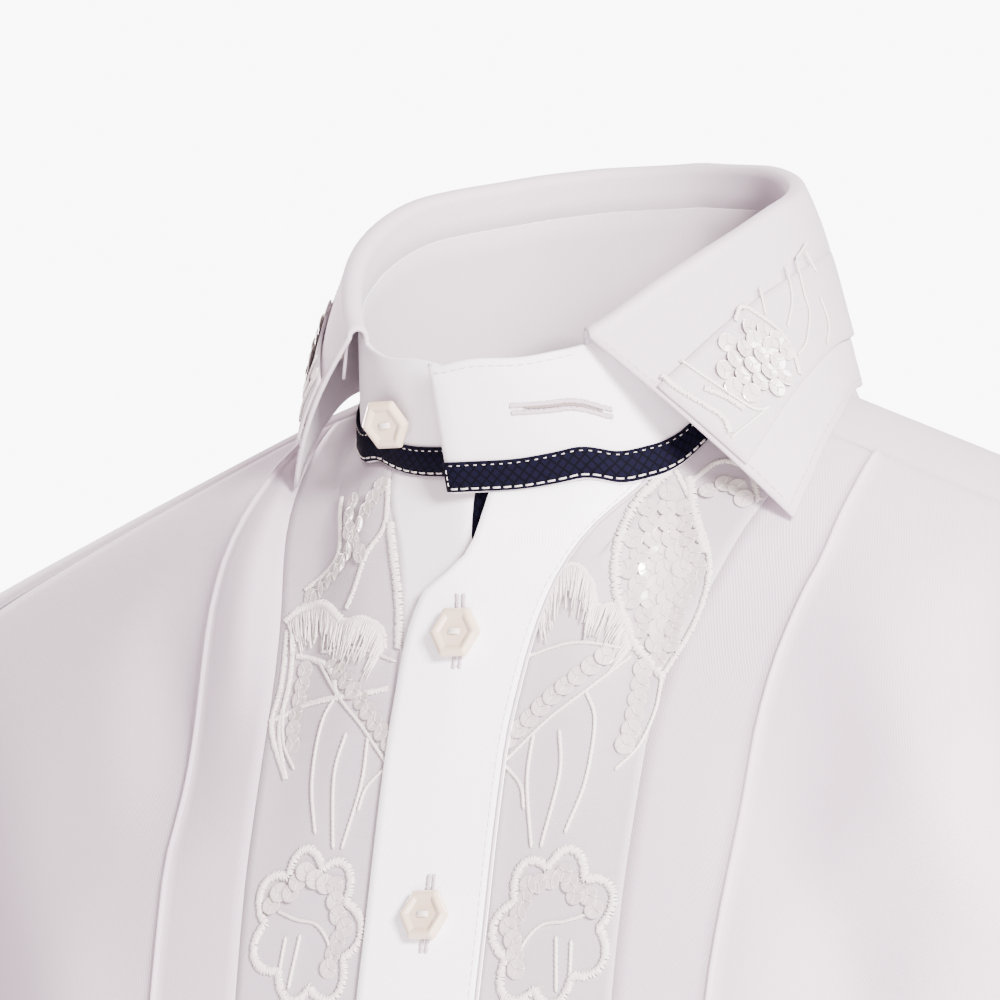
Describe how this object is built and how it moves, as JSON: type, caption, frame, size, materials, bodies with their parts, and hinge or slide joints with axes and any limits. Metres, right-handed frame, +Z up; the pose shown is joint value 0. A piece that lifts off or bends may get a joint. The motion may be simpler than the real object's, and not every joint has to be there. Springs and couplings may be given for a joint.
{
  "type": "embroidered dress shirt",
  "caption": "White twill dress shirt with embroidered net inserts, navy-trimmed collar stand and six-sided cream buttons, filled out with no wearer.",
  "frame": {"origin": "centre of the neck base, between the shoulders and inside the collar, where the shirt is held", "axes": "+X to the wearer's left, +Y to the back of the shirt, +Z up through the collar; the front is -Y"},
  "size_m": [0.7416, 0.2432, 0.8077],
  "materials": {
    "white_twill": "fine matt cotton twill, 1.2 mm as made here",
    "sheer_net": "sheer grey-lilac net that carries the embroidery",
    "navy": "matt woven ribbon and tape",
    "ivory_thread": "raised satin stitch with a soft sheen",
    "cream_button": "pearly cream, bevelled six-sided button"
  },
  "bodies": {
    "root": {"front_left": "white_twill", "front_right": "white_twill", "insert_left": "sheer_net", "insert_right": "sheer_net", "placket_left": "white_twill", "placket_right": "white_twill", "placket_tape": "navy", "yoke": "white_twill", "back": "white_twill", "sleeve_left": "white_twill", "sleeve_right": "white_twill", "cuff_left": "white_twill", "cuff_right": "white_twill", "cuff_button_left": "cream_button", "cuff_button_right": "cream_button", "collar_stand": "white_twill", "stand_ribbon": "navy", "collar_fall": "white_twill", "collar_patch_left": "sheer_net", "collar_patch_right": "sheer_net", "collar_tab_left": "white_twill", "collar_tab_right": "white_twill", "tab_button_left": "cream_button", "tab_button_right": "cream_button", "button_neck": "cream_button", "button_front_1": "cream_button", "button_front_2": "cream_button", "button_front_3": "cream_button", "button_front_4": "cream_button", "button_front_5": "cream_button", "button_front_6": "cream_button", "button_front_7": "cream_button", "flower_left_1": "ivory_thread", "flower_left_2": "ivory_thread", "flower_left_3": "ivory_thread", "flower_right_1": "ivory_thread", "flower_right_2": "ivory_thread", "flower_right_3": "ivory_thread"}
  },
  "joints": []
}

+ + + + +

■ **SET PROBLEM**:
Your task is to return the full listing exactly as it was given.

■ **WRITTEN ANSWER**:
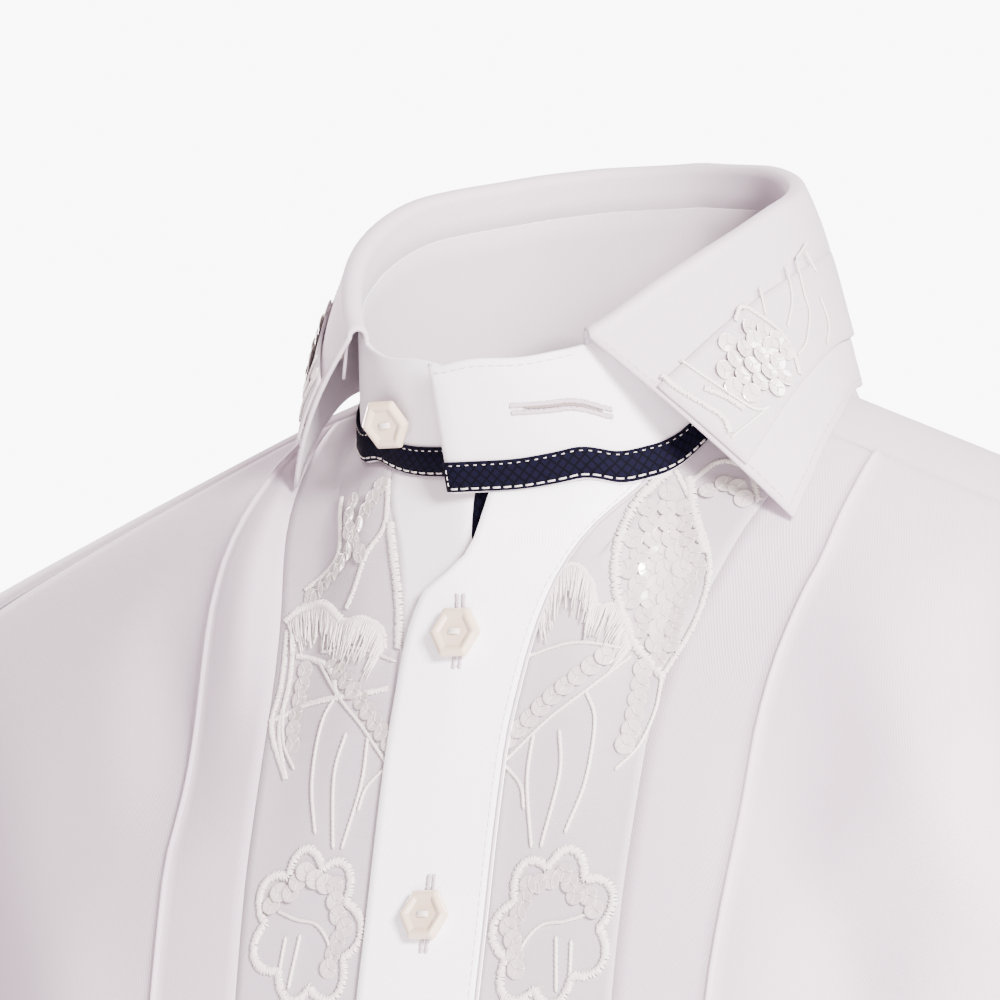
Describe how this object is built and how it moves, as JSON: type, caption, frame, size, materials, bodies with their parts, and hinge or slide joints with axes and any limits. Metres, right-handed frame, +Z up; the pose shown is joint value 0. A piece that lifts off or bends may get a joint. The motion may be simpler than the real object's, and not every joint has to be there. Springs and couplings may be given for a joint.
{
  "type": "embroidered dress shirt",
  "caption": "White twill dress shirt with embroidered net inserts, navy-trimmed collar stand and six-sided cream buttons, filled out with no wearer.",
  "frame": {"origin": "centre of the neck base, between the shoulders and inside the collar, where the shirt is held", "axes": "+X to the wearer's left, +Y to the back of the shirt, +Z up through the collar; the front is -Y"},
  "size_m": [0.7416, 0.2432, 0.8077],
  "materials": {
    "white_twill": "fine matt cotton twill, 1.2 mm as made here",
    "sheer_net": "sheer grey-lilac net that carries the embroidery",
    "navy": "matt woven ribbon and tape",
    "ivory_thread": "raised satin stitch with a soft sheen",
    "cream_button": "pearly cream, bevelled six-sided button"
  },
  "bodies": {
    "root": {"front_left": "white_twill", "front_right": "white_twill", "insert_left": "sheer_net", "insert_right": "sheer_net", "placket_left": "white_twill", "placket_right": "white_twill", "placket_tape": "navy", "yoke": "white_twill", "back": "white_twill", "sleeve_left": "white_twill", "sleeve_right": "white_twill", "cuff_left": "white_twill", "cuff_right": "white_twill", "cuff_button_left": "cream_button", "cuff_button_right": "cream_button", "collar_stand": "white_twill", "stand_ribbon": "navy", "collar_fall": "white_twill", "collar_patch_left": "sheer_net", "collar_patch_right": "sheer_net", "collar_tab_left": "white_twill", "collar_tab_right": "white_twill", "tab_button_left": "cream_button", "tab_button_right": "cream_button", "button_neck": "cream_button", "button_front_1": "cream_button", "button_front_2": "cream_button", "button_front_3": "cream_button", "button_front_4": "cream_button", "button_front_5": "cream_button", "button_front_6": "cream_button", "button_front_7": "cream_button", "flower_left_1": "ivory_thread", "flower_left_2": "ivory_thread", "flower_left_3": "ivory_thread", "flower_right_1": "ivory_thread", "flower_right_2": "ivory_thread", "flower_right_3": "ivory_thread"}
  },
  "joints": []
}